Part of the problem: Government rules that say only government, or a government-approved business, may produce and sell power.

And government’s monopolies are unbelievably slow.

Microsoft now suffers from that because it struck a deal with Constellation Energy to reopen the nuclear reactor at Three Mile Island.

The renovated plant will be able to produce power next year, but our government won’t allow Microsoft to use that power until other utilities build power lines in other states—often hundreds of miles away.

Government rules stop so much progress.

A company could avoid burdensome rules by building a plant for itself, off the grid.

Elon Musk did that, setting up gas turbines to power his supercomputer in Tennessee.

“If you’re Elon Musk, you can build your own,” notes Lambermont, “but most people can’t afford to build a gas or nuclear plant.”

Even if they could, why would they invest billions when the next politicians in power might be socialist luddites?

“No one wants to invest [billions] in something that the next presidential administration could come in and say, ‘Actually, it’s been illegal the whole time,'” sighs Lambermont.

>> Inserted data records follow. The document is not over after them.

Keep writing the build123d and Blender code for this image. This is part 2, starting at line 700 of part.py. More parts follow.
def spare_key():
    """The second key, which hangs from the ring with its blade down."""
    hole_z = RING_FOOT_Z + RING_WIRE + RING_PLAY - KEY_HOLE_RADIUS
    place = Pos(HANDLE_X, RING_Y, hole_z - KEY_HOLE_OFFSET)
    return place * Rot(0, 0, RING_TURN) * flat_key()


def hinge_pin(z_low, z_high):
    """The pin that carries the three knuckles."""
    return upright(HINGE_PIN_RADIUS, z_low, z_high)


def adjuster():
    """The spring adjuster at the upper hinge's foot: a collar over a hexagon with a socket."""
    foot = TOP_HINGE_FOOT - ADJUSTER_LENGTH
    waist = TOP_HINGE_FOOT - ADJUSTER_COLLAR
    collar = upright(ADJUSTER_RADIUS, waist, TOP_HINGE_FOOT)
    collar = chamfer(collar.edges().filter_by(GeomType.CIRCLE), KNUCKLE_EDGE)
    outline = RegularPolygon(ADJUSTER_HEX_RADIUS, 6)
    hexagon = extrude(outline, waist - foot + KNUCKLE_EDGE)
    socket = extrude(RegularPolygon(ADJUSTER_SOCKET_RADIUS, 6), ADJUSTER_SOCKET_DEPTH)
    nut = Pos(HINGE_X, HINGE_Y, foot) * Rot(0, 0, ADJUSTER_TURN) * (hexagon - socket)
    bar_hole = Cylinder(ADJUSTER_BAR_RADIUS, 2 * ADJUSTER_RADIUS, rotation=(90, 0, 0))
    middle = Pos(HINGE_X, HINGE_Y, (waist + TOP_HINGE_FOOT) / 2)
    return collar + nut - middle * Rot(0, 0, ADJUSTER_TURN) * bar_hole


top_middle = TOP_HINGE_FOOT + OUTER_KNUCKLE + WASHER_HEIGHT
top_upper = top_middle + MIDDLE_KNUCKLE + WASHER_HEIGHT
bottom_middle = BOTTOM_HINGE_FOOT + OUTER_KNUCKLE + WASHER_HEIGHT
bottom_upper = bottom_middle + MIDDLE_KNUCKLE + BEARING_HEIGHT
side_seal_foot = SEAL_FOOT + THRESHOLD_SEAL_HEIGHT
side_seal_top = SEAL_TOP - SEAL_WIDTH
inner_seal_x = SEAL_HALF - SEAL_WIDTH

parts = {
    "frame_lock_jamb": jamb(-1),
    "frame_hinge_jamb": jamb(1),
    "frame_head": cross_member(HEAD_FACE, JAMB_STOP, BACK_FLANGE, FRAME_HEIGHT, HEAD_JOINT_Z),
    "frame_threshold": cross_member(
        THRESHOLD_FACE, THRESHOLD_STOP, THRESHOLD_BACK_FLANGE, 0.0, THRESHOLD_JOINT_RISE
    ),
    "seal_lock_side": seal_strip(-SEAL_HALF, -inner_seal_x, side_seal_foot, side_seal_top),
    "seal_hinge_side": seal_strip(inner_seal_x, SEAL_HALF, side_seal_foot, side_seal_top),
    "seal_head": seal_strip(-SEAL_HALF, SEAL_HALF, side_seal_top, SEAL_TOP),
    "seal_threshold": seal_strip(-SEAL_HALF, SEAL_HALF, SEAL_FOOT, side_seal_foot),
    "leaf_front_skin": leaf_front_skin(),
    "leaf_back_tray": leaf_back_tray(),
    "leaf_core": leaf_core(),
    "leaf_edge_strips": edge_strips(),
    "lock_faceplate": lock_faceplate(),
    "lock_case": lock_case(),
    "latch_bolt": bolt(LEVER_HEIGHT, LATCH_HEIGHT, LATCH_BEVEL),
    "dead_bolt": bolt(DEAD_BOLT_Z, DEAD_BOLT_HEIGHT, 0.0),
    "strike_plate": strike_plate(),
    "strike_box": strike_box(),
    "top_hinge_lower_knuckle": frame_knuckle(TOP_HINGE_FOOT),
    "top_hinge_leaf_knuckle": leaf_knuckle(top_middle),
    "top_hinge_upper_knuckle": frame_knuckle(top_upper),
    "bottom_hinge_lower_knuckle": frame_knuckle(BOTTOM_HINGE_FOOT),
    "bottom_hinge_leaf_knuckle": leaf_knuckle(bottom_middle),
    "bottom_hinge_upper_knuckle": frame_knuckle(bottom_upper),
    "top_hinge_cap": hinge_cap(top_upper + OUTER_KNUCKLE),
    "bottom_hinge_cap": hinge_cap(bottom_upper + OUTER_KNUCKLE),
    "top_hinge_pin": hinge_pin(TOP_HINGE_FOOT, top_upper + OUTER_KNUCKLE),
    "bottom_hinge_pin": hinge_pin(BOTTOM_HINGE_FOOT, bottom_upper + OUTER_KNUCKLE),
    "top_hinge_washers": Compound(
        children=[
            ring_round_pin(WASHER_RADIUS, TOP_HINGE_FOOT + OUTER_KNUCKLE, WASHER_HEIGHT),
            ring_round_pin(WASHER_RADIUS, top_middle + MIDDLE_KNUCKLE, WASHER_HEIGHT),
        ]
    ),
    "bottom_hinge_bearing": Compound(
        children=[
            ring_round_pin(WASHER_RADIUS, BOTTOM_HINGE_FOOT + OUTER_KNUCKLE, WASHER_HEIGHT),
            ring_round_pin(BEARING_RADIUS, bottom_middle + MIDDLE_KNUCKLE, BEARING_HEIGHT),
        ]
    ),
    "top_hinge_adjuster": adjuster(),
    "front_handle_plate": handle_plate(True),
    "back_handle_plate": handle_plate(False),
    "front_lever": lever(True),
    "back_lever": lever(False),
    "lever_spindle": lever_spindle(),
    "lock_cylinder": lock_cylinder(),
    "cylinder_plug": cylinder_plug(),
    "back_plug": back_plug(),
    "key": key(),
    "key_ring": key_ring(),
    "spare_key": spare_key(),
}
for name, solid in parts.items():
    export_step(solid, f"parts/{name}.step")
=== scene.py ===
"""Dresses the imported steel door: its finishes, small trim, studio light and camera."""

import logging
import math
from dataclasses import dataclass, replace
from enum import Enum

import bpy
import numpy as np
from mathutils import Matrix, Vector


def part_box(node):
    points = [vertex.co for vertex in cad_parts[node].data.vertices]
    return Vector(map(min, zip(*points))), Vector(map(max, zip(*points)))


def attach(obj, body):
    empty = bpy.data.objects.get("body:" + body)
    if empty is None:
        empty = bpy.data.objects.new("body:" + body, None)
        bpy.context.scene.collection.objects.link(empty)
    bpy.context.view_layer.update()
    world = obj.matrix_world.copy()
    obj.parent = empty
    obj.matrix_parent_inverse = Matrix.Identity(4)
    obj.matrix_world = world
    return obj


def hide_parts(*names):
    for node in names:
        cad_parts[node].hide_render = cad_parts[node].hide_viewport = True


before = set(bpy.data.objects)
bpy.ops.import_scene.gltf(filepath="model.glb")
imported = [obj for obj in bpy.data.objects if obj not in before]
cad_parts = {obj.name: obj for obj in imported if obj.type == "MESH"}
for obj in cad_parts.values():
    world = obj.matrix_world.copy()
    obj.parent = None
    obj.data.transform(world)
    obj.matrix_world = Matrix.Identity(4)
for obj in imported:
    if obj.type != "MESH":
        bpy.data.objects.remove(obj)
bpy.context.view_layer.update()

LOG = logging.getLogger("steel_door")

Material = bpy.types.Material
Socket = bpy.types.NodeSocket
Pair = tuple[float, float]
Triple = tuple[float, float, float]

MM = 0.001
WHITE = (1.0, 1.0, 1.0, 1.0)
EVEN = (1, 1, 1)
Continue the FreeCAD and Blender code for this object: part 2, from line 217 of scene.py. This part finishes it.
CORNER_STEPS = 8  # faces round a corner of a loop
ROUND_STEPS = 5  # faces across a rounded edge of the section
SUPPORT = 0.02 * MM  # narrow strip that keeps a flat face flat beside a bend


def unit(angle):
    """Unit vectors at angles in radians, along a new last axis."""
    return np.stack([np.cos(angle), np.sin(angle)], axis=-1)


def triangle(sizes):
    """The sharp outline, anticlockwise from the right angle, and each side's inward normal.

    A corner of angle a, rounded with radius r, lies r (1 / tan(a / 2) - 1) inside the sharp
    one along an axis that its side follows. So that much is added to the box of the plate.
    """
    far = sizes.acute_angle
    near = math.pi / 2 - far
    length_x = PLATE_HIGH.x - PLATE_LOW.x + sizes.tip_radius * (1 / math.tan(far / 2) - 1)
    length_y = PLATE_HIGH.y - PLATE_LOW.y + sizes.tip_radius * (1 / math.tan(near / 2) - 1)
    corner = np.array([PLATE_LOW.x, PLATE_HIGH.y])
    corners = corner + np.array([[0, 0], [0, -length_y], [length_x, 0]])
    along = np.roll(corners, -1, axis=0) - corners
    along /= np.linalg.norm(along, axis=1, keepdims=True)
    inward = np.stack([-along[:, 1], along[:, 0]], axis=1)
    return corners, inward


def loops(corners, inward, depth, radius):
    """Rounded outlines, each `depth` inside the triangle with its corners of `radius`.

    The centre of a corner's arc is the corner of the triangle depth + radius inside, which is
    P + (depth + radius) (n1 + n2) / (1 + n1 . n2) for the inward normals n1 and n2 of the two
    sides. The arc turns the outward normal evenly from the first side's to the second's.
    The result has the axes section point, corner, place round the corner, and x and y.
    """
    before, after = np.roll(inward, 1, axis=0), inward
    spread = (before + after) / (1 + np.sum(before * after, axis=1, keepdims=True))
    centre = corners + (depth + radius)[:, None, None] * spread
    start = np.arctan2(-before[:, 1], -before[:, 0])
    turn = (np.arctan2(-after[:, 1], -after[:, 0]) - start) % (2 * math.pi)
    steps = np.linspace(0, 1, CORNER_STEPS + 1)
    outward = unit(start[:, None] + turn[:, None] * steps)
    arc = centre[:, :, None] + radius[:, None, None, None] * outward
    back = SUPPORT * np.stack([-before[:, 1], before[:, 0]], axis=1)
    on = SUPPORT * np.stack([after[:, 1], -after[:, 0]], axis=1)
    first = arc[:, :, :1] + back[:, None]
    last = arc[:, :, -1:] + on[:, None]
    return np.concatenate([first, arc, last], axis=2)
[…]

Some in Congress now want to make building off-grid power easier.

“You can do new and interesting things if you’re running your own thing and making your own rules.” says Lambermont. “That’s pretty much how every major technological advance we’ve had in other areas has come about. It’s never been the government that comes up with the advancement. It’s usually private actors doing interesting things and trying to figure out what works….[Data centers] are resource intensive, but so are most productive things we’ve done in human history.”

Usually, productive things happen only when government gets out of the way.